=== Given task ===
Look through the data below and extract, unchanged, the lines from the one that contains "fillet(by_height[-1] if inward" to the one that contains "before = set(bpy.data.objects)", both included.

=== Dataset records ===
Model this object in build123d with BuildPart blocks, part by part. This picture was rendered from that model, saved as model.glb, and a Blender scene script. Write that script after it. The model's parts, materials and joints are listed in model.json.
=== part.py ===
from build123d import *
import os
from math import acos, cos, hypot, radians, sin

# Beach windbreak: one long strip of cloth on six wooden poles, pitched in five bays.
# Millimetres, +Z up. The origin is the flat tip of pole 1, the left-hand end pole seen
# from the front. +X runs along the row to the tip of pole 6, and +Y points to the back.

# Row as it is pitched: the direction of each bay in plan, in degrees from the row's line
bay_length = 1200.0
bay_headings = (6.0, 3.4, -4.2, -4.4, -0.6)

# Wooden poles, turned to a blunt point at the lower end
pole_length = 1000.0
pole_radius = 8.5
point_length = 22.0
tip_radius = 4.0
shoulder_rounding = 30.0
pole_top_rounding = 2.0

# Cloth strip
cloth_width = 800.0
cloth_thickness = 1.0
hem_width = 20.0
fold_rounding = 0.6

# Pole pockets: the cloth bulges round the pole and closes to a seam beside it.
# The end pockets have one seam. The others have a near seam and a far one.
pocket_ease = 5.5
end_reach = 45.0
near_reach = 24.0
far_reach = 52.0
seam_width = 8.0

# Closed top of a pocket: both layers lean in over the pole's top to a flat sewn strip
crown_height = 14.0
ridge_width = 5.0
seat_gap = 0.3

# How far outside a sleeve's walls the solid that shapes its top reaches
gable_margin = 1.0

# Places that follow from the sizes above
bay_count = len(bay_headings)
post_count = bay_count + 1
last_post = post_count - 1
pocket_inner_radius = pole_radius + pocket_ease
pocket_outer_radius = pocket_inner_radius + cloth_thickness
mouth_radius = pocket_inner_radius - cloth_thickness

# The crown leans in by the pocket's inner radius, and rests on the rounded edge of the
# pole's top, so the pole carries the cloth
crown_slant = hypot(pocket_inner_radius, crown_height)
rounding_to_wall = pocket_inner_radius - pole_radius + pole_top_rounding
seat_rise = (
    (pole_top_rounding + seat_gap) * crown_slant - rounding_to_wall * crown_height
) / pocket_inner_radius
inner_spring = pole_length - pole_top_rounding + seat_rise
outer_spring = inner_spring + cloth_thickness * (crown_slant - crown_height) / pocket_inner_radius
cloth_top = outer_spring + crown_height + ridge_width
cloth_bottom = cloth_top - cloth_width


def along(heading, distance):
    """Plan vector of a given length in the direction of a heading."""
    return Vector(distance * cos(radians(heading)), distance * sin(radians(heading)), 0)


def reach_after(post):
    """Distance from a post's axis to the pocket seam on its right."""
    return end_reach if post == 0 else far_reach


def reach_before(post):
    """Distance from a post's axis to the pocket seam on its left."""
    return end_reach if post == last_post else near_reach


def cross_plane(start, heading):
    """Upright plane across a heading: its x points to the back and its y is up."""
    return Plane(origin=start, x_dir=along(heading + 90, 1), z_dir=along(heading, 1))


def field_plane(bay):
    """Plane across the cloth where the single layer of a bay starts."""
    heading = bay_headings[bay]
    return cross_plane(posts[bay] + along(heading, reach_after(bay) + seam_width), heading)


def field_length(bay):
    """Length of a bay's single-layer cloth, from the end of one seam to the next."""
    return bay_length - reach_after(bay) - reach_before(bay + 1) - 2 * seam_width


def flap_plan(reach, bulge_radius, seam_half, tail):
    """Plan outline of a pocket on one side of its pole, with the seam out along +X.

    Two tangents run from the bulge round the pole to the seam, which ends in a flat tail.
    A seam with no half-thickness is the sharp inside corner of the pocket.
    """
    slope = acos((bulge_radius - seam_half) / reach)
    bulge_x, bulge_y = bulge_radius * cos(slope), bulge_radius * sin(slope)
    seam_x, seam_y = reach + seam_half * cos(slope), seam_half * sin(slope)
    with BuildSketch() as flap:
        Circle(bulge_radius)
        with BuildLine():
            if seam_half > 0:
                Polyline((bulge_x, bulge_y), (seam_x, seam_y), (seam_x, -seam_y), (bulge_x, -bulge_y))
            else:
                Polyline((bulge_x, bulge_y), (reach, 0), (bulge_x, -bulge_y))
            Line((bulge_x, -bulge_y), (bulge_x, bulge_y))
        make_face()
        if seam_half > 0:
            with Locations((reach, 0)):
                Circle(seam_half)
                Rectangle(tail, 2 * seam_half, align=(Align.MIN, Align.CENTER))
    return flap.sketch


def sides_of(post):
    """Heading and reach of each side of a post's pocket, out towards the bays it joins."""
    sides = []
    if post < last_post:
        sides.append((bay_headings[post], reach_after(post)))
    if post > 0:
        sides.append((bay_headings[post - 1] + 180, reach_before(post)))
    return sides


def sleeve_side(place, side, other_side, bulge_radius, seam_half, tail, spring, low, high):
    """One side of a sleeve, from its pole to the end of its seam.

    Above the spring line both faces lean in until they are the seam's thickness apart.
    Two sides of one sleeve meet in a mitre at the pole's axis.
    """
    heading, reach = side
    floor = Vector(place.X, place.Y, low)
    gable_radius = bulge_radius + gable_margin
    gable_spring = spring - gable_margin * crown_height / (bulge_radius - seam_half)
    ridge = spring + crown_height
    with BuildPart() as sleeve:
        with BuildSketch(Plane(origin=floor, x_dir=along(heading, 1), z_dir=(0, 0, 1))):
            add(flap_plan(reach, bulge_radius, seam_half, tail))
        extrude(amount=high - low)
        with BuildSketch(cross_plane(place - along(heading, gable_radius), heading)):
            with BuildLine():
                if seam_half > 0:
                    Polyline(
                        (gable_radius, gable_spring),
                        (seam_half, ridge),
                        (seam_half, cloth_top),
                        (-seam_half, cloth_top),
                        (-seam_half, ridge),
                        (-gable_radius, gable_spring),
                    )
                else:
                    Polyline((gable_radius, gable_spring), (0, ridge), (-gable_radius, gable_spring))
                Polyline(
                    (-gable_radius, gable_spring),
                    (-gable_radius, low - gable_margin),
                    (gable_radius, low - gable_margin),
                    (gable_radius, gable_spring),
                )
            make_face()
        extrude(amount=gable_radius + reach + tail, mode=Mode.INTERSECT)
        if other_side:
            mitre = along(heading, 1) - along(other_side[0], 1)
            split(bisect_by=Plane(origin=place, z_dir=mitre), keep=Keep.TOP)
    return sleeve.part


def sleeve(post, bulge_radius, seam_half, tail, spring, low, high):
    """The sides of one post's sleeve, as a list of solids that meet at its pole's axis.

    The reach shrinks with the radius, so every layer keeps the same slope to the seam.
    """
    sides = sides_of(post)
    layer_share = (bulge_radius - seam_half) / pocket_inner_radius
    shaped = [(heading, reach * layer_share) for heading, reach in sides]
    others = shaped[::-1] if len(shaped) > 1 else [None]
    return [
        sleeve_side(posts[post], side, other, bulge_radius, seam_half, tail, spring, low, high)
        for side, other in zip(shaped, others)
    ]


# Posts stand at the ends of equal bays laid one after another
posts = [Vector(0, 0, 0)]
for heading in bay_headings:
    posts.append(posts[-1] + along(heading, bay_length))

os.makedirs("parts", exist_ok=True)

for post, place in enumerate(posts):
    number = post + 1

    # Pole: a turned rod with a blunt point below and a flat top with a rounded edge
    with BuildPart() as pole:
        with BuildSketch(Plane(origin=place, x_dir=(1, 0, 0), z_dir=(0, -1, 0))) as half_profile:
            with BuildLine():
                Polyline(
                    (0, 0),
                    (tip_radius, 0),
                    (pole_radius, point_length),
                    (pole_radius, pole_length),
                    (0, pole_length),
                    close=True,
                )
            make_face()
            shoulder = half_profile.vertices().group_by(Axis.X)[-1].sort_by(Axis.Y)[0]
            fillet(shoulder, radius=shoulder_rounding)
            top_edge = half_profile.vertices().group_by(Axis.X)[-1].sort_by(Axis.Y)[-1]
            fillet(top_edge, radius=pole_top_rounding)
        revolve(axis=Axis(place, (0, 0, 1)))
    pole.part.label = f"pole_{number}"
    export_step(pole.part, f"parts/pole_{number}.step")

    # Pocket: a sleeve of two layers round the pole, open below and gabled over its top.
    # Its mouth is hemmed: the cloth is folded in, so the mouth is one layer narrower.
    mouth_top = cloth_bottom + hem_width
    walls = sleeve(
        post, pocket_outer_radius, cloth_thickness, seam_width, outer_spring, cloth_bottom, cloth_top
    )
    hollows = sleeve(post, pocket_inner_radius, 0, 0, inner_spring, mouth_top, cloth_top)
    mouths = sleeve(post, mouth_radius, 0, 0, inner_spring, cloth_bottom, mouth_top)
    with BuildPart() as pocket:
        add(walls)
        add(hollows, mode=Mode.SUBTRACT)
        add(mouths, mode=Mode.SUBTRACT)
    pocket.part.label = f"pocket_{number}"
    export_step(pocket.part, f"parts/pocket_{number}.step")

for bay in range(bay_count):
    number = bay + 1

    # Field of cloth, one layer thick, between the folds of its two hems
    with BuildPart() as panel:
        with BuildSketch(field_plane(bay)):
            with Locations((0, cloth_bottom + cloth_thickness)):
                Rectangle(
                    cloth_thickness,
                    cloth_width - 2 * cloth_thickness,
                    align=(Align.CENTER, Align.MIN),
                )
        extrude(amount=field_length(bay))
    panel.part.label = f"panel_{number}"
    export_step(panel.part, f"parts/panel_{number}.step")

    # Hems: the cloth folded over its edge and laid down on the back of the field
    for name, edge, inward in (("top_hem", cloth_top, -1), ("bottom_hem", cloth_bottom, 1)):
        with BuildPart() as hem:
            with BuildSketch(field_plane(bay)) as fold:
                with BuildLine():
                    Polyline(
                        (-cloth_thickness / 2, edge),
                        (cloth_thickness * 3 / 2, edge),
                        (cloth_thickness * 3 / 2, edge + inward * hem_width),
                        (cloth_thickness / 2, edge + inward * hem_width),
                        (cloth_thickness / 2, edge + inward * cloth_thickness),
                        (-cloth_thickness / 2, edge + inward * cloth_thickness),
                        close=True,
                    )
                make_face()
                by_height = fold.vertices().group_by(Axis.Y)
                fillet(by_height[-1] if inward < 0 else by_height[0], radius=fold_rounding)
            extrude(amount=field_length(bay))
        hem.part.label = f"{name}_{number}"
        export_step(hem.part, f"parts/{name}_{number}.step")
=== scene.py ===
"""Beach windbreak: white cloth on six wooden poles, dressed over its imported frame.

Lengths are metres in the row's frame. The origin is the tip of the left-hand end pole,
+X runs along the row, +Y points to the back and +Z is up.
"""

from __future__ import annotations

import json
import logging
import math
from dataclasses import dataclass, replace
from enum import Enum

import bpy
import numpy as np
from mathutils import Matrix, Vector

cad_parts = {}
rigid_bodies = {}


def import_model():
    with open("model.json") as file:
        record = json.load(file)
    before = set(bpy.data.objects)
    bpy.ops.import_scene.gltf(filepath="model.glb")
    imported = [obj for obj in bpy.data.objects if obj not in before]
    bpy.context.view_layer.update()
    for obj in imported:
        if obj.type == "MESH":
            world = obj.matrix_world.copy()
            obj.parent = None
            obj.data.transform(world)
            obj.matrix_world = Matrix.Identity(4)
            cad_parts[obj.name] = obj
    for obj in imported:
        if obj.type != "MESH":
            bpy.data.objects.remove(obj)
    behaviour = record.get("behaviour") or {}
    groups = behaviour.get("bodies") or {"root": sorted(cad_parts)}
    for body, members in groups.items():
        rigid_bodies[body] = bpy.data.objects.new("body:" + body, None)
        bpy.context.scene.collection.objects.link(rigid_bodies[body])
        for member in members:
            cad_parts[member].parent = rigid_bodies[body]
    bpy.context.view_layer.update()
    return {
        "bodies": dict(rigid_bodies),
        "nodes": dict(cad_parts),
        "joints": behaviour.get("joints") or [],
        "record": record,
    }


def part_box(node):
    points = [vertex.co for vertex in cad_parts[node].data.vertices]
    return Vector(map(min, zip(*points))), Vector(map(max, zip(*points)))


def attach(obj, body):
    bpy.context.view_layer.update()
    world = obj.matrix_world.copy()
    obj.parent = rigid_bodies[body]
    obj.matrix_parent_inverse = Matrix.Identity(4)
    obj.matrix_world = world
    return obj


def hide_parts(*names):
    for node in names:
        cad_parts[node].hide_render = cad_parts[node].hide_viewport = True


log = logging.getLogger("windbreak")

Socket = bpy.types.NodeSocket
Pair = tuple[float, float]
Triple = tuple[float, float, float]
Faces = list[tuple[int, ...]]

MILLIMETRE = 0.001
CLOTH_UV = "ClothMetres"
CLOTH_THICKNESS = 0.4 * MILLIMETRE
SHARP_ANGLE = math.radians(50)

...

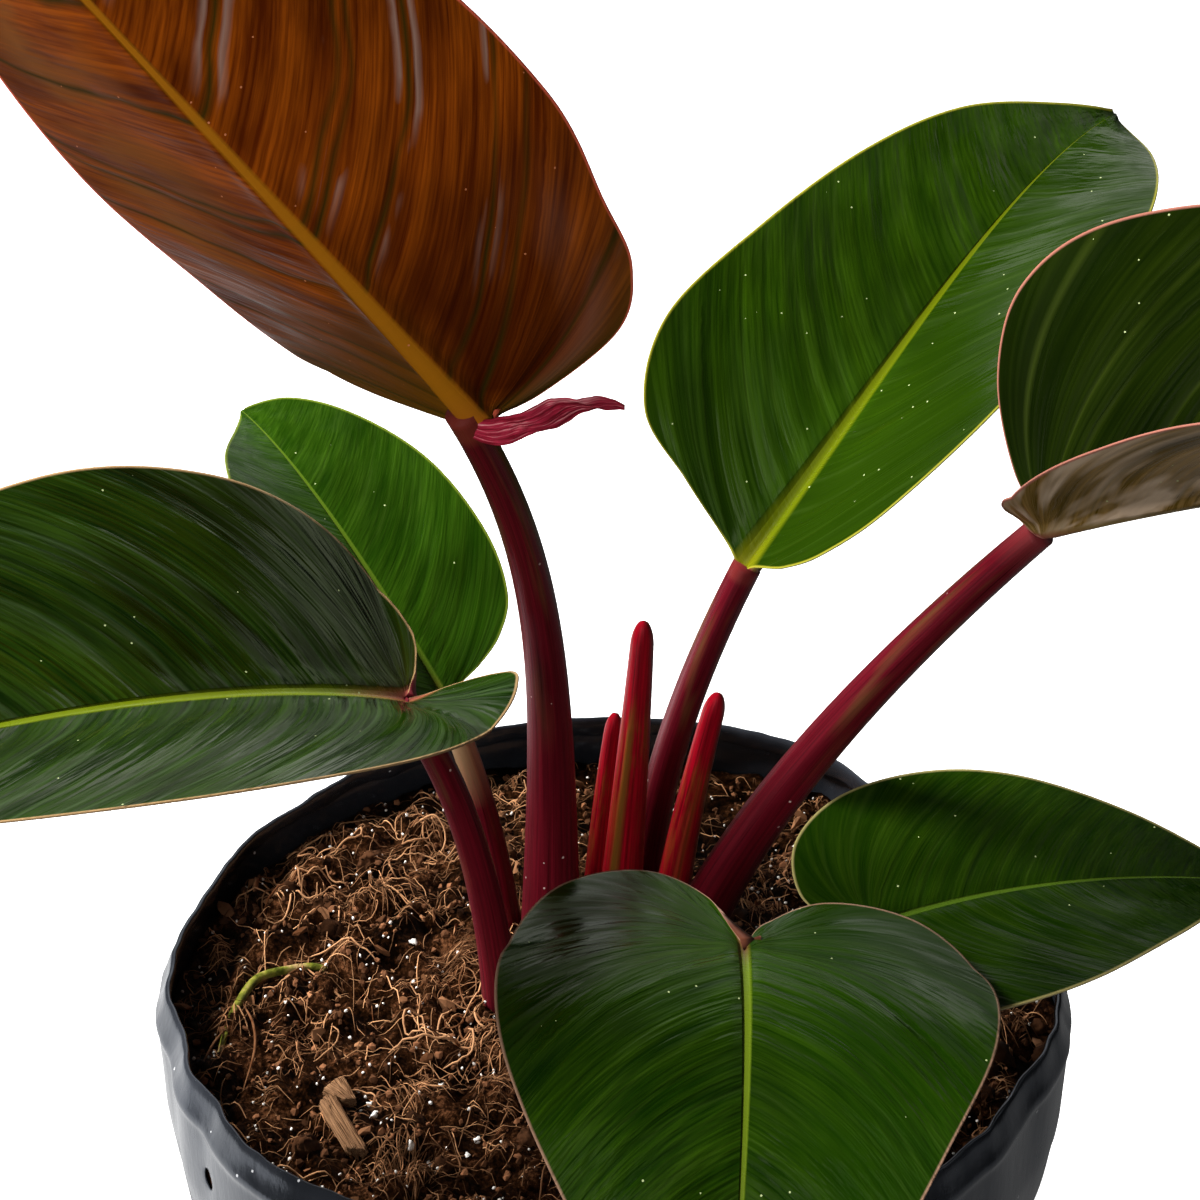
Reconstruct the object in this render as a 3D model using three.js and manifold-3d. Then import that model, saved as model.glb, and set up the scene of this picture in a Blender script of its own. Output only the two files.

=== Answer to the exercise ===
                fillet(by_height[-1] if inward < 0 else by_height[0], radius=fold_rounding)
            extrude(amount=field_length(bay))
        hem.part.label = f"{name}_{number}"
        export_step(hem.part, f"parts/{name}_{number}.step")
=== scene.py ===
"""Beach windbreak: white cloth on six wooden poles, dressed over its imported frame.

Lengths are metres in the row's frame. The origin is the tip of the left-hand end pole,
+X runs along the row, +Y points to the back and +Z is up.
"""

from __future__ import annotations

import json
import logging
import math
from dataclasses import dataclass, replace
from enum import Enum

import bpy
import numpy as np
from mathutils import Matrix, Vector

cad_parts = {}
rigid_bodies = {}


def import_model():
    with open("model.json") as file:
        record = json.load(file)
    before = set(bpy.data.objects)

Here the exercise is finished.